- _Given data_
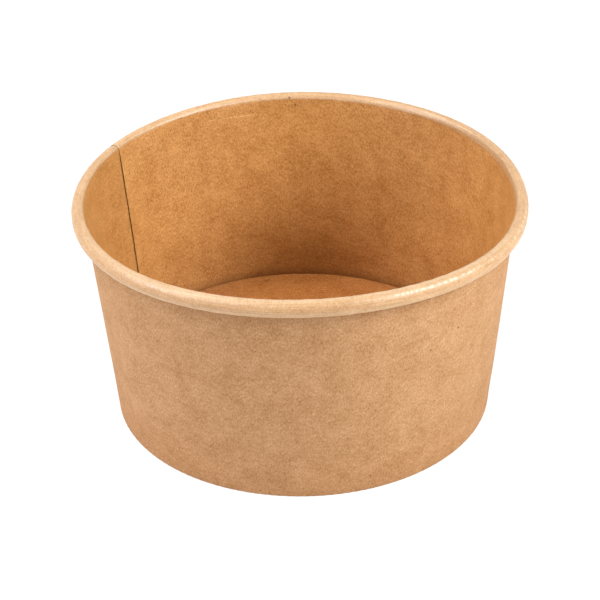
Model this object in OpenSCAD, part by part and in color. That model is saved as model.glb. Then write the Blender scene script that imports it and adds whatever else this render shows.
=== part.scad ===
// Kraft salad bowl in two pieces of paperboard, as the real one is made.
// The side wall is a fan-shaped blank wrapped into a cone and glued along a lap.
// Its top edge is rolled outward into the rim, its bottom edge is turned inward as a hem.
// The base disc is pressed with a skirt that the wall and the hem hold between them.
// Millimetres, +Z up, origin at the centre of the foot on the plane that it stands on.

/* [Bowl] */
// Diameter over the rolled rim
rim_d = 150; // [140:1:180]
// Diameter of the wall's outside, where it meets the standing plane
foot_d = 128; // [100:1:136]
// Height from the standing plane to the top of the rim
bowl_h = 78; // [45:1:120]

/* [Board] */
// Thickness of the side wall's board
wall_t = 0.42; // [0.3:0.02:0.5]
// Thickness of the base disc's board
base_t = 0.42; // [0.3:0.02:0.5]
// Glue line between the skirt and the board on each side of it
fit_gap = 0.03; // [0.02:0.01:0.08]

/* [Rim] */
// Width of the rolled rim
curl_w = 4.3; // [4:0.1:6]
// Height of the rolled rim
curl_h = 5.7; // [4.6:0.1:8]
// How far the rolled edge runs on past one full turn, in degrees
curl_past = 20; // [5:5:45]
// Clear space between the tucked edge and the wall behind it
curl_gap = 0.12; // [0.06:0.02:0.3]
// How far the inner shoulder of the roll stands out of an ellipse, as a share of its radius
shoulder = 0.12; // [0:0.01:0.14]

/* [Base] */
// Height of the base disc's upper face above the standing plane
base_z = 8.9; // [7.8:0.1:16]
// Outside radius of the bend between the disc and its skirt
base_bend_r = 1; // [0.7:0.05:1.4]
// Height of the turned-in hem above the standing plane
hem_h = 6.4; // [3:0.1:6.8]
// Space between the skirt's lower edge and the fold that carries it
skirt_gap = 0.3; // [0.1:0.05:1]
// Inside radius of the two corners of the foot's fold
fold_r = 0.1; // [0.06:0.02:0.2]

/* [Seam] */
// Direction of the raw edge that shows inside the bowl, counted from +X towards +Y
seam_angle = 150.5; // [0:0.5:359]
// Width of the glued lap, along the foot
lap_w = 8; // [4:0.5:16]
// Length over which the outer layer climbs behind the inner one
ramp_w = 2; // [1:0.25:4]
// How far the sealing press sinks each face of the lap
lap_press = 0.01; // [0.005:0.005:0.03]

/* [Hidden] */

kraft_outside = "#c9955f";
kraft_inside = "#b97a43";

// Facets of a full turn
$fn = 180;
// Steps along the rolled rim and along each small bend
curl_steps = 44;
bend_steps = 8;
// Steps of the climb of the outer layer, each far thinner than the board
ramp_steps = 6;

// Least rise, as a share of its length, of a board whose end is cut level
least_rise = 0.3;

// How far each stretch of the wall runs into the next, in degrees
join_deg = 0.05;

// Angles of the lap and of the climb, measured at the foot
lap_deg = 360 * lap_w / (PI * foot_d);
ramp_deg = 360 * ramp_w / (PI * foot_d);
step_deg = ramp_deg / ramp_steps;

// Half axes and centre of the rolled rim's outline
curl_a = curl_w / 2;
curl_b = curl_h / 2;
curl_c = [rim_d / 2 - curl_a, bowl_h - curl_b];

// The wall's food side is the line from foot_pt that touches the rolled rim's outline
foot_pt = [foot_d / 2 - wall_t, 0];
foot_seen = [(foot_pt[0] - curl_c[0]) / curl_a, (foot_pt[1] - curl_c[1]) / curl_b];
curl_start = 360 + atan2(foot_seen[1], foot_seen[0]) - acos(1 / norm(foot_seen));
curl_pt = curl_c + [curl_a * cos(curl_start), curl_b * sin(curl_start)];
wall_lean = atan2(curl_pt[0] - foot_pt[0], curl_pt[1] - foot_pt[1]);

// The rolled edge draws in by this much, to pass inside the two layers of board at the lap
curl_tuck = 2 * wall_t + curl_gap;
curl_end = curl_start - 360 - curl_past;

// Angles of the roll between which its edge draws in
tuck_from = 0;
tuck_to = -160;

// Width of the slot that holds the skirt
slot_w = base_t + 2 * fit_gap;

// Radius of the wall's food side at height z, less a distance square to the wall
function wall_r(z, inset = 0) = foot_pt[0] + z * tan(wall_lean) - inset / cos(wall_lean);

// Points of an arc about a centre, both ends included
function arc(c, r, from, to, steps) =
    [for (i = [0 : steps]) let (a = from + (to - from) * i / steps) c + r * [cos(a), sin(a)]];

// Smooth step from 0 to 1 as x goes from 0 to 1
function ease(x) = let (u = min(max(x, 0), 1)) u * u * (3 - 2 * u);

// Swell of the roll between the wall and its top, as a factor of its radius
function swell(a) = a < 90 ? 1 : 1 + shoulder * pow(sin(180 * (curl_start - a) / (curl_start - 90)), 2);

// Point of the rolled rim at an angle: an ellipse that swells at its inner shoulder
// and draws in as its edge is tucked
function curl_at(a) =
    let (inset = curl_tuck * ease((tuck_from - a) / (tuck_from - tuck_to)))
    curl_c + swell(a) * [(curl_a - inset) * cos(a), (curl_b - inset) * sin(a)];

// Direction from one point to the next, turned a quarter to the right
function right_of(p, q) = let (d = (q - p) / norm(q - p)) [d[1], -d[0]];

// Sideways step at the end of a path: raw edges are cut level, the end of a level board upright
function edge_step(n) = abs(n[0]) > least_rise ? [1 / n[0], 0] : [0, 1 / n[1]];

// Sideways step at a corner between two stretches of a path
function corner_step(n1, n2) = (n1 + n2) / (1 + n1 * n2);

// Path moved sideways by d, to the right of its direction
function shifted(path, d) =
    let (last = len(path) - 1, n = [for (i = [0 : last - 1]) right_of(path[i], path[i + 1])])
    [for (i = [0 : last])
        path[i] + d * (i == 0 ? edge_step(n[0])
            : i == last ? edge_step(n[last - 1])
            : corner_step(n[i - 1], n[i]))];

function reversed(path) = [for (i = [len(path) - 1 : -1 : 0]) path[i]];

// Path kept above a level, as board pressed flat on a table is
function above(path, level) = [for (p = path) [p[0], max(p[1], level)]];

// Outline of a board whose upper or food side is a path
function board(path, thick) = concat(path, reversed(shifted(path, thick)));

// Food side of the side wall, from the hem's raw edge round the fold and up to the tucked edge
fold_z = wall_t + fold_r;
hem_pt = [wall_r(hem_h, slot_w), hem_h];
fold_in = [wall_r(fold_z, slot_w - fold_r), fold_z];
fold_out = [wall_r(fold_z, fold_r), fold_z];
wall_path = concat(
    [hem_pt],
    arc(fold_in, fold_r, 180 - wall_lean, 270, bend_steps / 2),
    arc(fold_out, fold_r, 270, 360 - wall_lean, bend_steps / 2),
    [for (i = [0 : curl_steps]) curl_at(curl_start + (curl_end - curl_start) * i / curl_steps)]
);

// Upper side of the base disc, from its centre round the bend to the skirt's raw edge
bend_c = [wall_r(base_z - base_bend_r, fit_gap + base_bend_r), base_z - base_bend_r];
skirt_z = wall_t + skirt_gap;
base_path = concat(
    [[0, base_z]],
    arc(bend_c, base_bend_r, 90, -wall_lean, bend_steps),
    [[wall_r(skirt_z, fit_gap), skirt_z]]
);

// Least thickness to which the fold is pressed under the foot
pressed_t = wall_t / 4;

// Outline of the wall's board between two distances from its food side, pressed flat under the foot
function wall_board(near, far) = concat(
    above(shifted(wall_path, near), pressed_t),
    reversed(above(shifted(wall_path, far), 0))
);

// Stretch of the wall that turns from one angle to another, counted from the raw edge inside
module wall_stretch(from, to, near, far) {
    rotate_extrude(start = from, angle = to - from, convexity = 8)
        polygon(wall_board(near, far));
}

// Side wall: one wrapped sheet, which climbs behind its other end and doubles it along the lap
module side_wall() {
    color(kraft_outside)
    rotate([0, 0, seam_angle]) {
        wall_stretch(ramp_deg - join_deg, 360 - lap_deg + join_deg, 0, wall_t);
        wall_stretch(-lap_deg, 0, lap_press, 2 * wall_t - lap_press);
        for (i = [1 : ramp_steps]) {
            lift = wall_t * ease(i / ramp_steps);
            from = ramp_deg - i * step_deg;
            wall_stretch(from - join_deg, from + step_deg, lift, lift + wall_t);
        }
    }
}

// Base disc: a pressed disc with its edge turned down into the slot of the foot
module base_disc() {
    color(kraft_inside)
    rotate_extrude(convexity = 4)
        polygon(board(base_path, base_t));
}

side_wall();
base_disc();
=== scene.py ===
"""Kraft salad bowl: a paperboard wall wrapped into a cone, and a base disc pressed into its foot.

The wall is one closed sheet. It is rolled outward into the rim, turned inward round the foot,
and glued to itself along a lap, where the inner end's raw edge shows inside the bowl.
Metres, +Z up, origin at the centre of the foot on the plane that the bowl stands on.
"""
import math

import bpy
import numpy as np
from mathutils import Matrix, Vector


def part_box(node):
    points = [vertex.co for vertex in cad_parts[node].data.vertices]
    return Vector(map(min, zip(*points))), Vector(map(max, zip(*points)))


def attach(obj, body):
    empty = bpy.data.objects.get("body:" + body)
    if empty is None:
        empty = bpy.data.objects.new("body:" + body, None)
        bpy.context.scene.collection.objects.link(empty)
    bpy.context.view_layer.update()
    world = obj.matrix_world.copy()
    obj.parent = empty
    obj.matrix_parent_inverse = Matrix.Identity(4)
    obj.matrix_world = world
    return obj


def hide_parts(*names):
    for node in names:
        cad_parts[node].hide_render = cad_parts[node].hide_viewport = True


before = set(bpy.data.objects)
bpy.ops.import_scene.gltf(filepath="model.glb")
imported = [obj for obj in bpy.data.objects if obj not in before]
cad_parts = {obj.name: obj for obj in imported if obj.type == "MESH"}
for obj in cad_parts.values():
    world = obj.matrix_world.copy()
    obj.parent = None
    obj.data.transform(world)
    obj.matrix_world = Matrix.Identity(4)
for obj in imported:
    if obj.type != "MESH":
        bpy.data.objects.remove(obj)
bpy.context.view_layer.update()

MM = 0.001

# Main sizes, from the frame
WALL_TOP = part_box("side_wall")[1]
BASE_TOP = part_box("base_disc")[1]
RIM_R = WALL_TOP.x
BOWL_H = WALL_TOP.z
BASE_Z = BASE_TOP.z

# Board and foot
BOARD_T = 0.42 * MM
FOOT_R = 64 * MM
FIT_GAP = 0.03 * MM
FOLD_R = 0.1 * MM
HEM_H = 6.4 * MM
BASE_BEND_R = 1 * MM
SKIRT_GAP = 0.3 * MM

# Rolled rim
CURL_W = 4.3 * MM
CURL_H = 5.7 * MM
CURL_TUCK = 2 * BOARD_T + 0.12 * MM
CURL_PAST = 20
TUCK_FROM = 0
TUCK_TO = -160
CURL_TOP = 90
CURL_SEEN_TO = -110

# Inner corner of the roll: how square it is in front and at the back, how sharply it goes into
# the wall's line, and the sine of the place round the bowl where the back's form begins, with
# the sine over which it takes the place of the front's
SQUARENESS = 4.0
SQUARENESS_BEHIND = 2.2
CORNER_BLEND = 80
BEHIND_FROM = 0.2
BEHIND_OVER = 0.6

# Glued lap: the raw edge's direction, and angles round the bowl from it, in degrees
SEAM_ANGLE = 150.5
LAP = math.degrees(8 * MM / FOOT_R)
CLIMB = math.degrees(2 * MM / FOOT_R)
THINNING = 1.5
GLUE = 0.03 * MM

# Share of its thickness that each layer of the lap keeps, on the wall, the foot's fold and the
# rim, and the lengths of sheet over which one goes over into the next
WALL_PRESS = 1.0
FOOT_PRESS = 0.5
RIM_PRESS = 0.36
PRESS_CHANGE = 4 * MM
RIM_PRESS_LEAD = 3 * MM

# Least rise, as a share of its length, of a board whose end is cut level
LEAST_RISE = 0.3

# Steps along each part of the sheet's section, the number of steps that the roll's outside
# takes as one, and the steps of the stations round the bowl, in degrees
HEM_STEPS = 4
BEND_STEPS = 5
BASE_BEND_STEPS = 8
WALL_STEPS = 15
SHOULDER_STEPS = 20
CURL_SEEN_STEPS = 22
CURL_HIDDEN_STEPS = 9
FAR_SKIP = 3
STATION = 0.5
FINE_STATION = 0.15
BASE_STATIONS = 480
BASE_RINGS = 22

# Places in the list of where each part of the wall's section starts
FOLD, WALL, CURL = 1, 3, 4

# Kinds of face of a board: its food side or upper side, the other side, and the raw edges
NEAR_FACE, FAR_FACE, EDGE_FACE = 0, 1, 2

# How the stacked, handled bowl is out of true, in millimetres up and outward: waves round the
# rim by their number in a turn, each with the heights of its cosine and its sine
RIM_LIFT = {
    0: (0.10, 0),
    1: (0, 0.12),
    2: (-1.11, -0.02),
    3: (-0.16, 0.42),
    4: (0.04, 0.15),
    5: (-0.04, 0.11),
}
RIM_PUSH = {
    0: (0.22, 0),
    2: (0.57, 0.07),
    3: (-0.13, 0.09),
    4: (-0.05, 0.03),
}

# How far the base disc was pressed out of level, at its edge
BASE_TILT = 0.67 * MM

# Where the rim's paler colour, partly stretched coating and partly painted sheen, starts past the
# curl's start, as waves in millimetres
PALE_START = {0: (0.4, 0), 1: (-0.8, 0.1)}
PALE_RAMP = 0.7

# Painted shade on the wall's food side above the base disc, at the back of the bowl: its height,
# and its place and spread in degrees
DARK_HEIGHT = 22 * MM
DARK_AT = 92
DARK_SPREAD = 36

# Width of the band of painted shade under the rolled rim, where the board's outside is a little
# darker
DARK_BELOW_RIM = 8 * MM

# Height over which the board's outside takes painted shade at the foot, a little darker
DARK_FOOT = 15 * MM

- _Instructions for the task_
Extract the lines above, from the first one through the one containing "it stands on.", and return only those, unchanged.

- _In response_
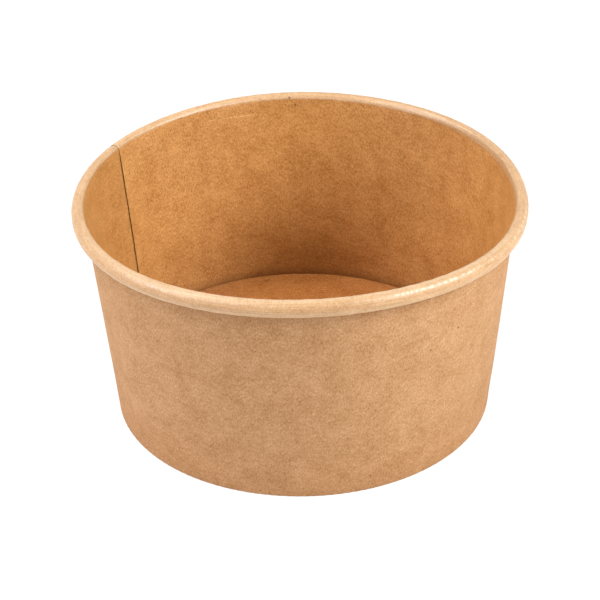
Model this object in OpenSCAD, part by part and in color. That model is saved as model.glb. Then write the Blender scene script that imports it and adds whatever else this render shows.
=== part.scad ===
// Kraft salad bowl in two pieces of paperboard, as the real one is made.
// The side wall is a fan-shaped blank wrapped into a cone and glued along a lap.
// Its top edge is rolled outward into the rim, its bottom edge is turned inward as a hem.
// The base disc is pressed with a skirt that the wall and the hem hold between them.
// Millimetres, +Z up, origin at the centre of the foot on the plane that it stands on.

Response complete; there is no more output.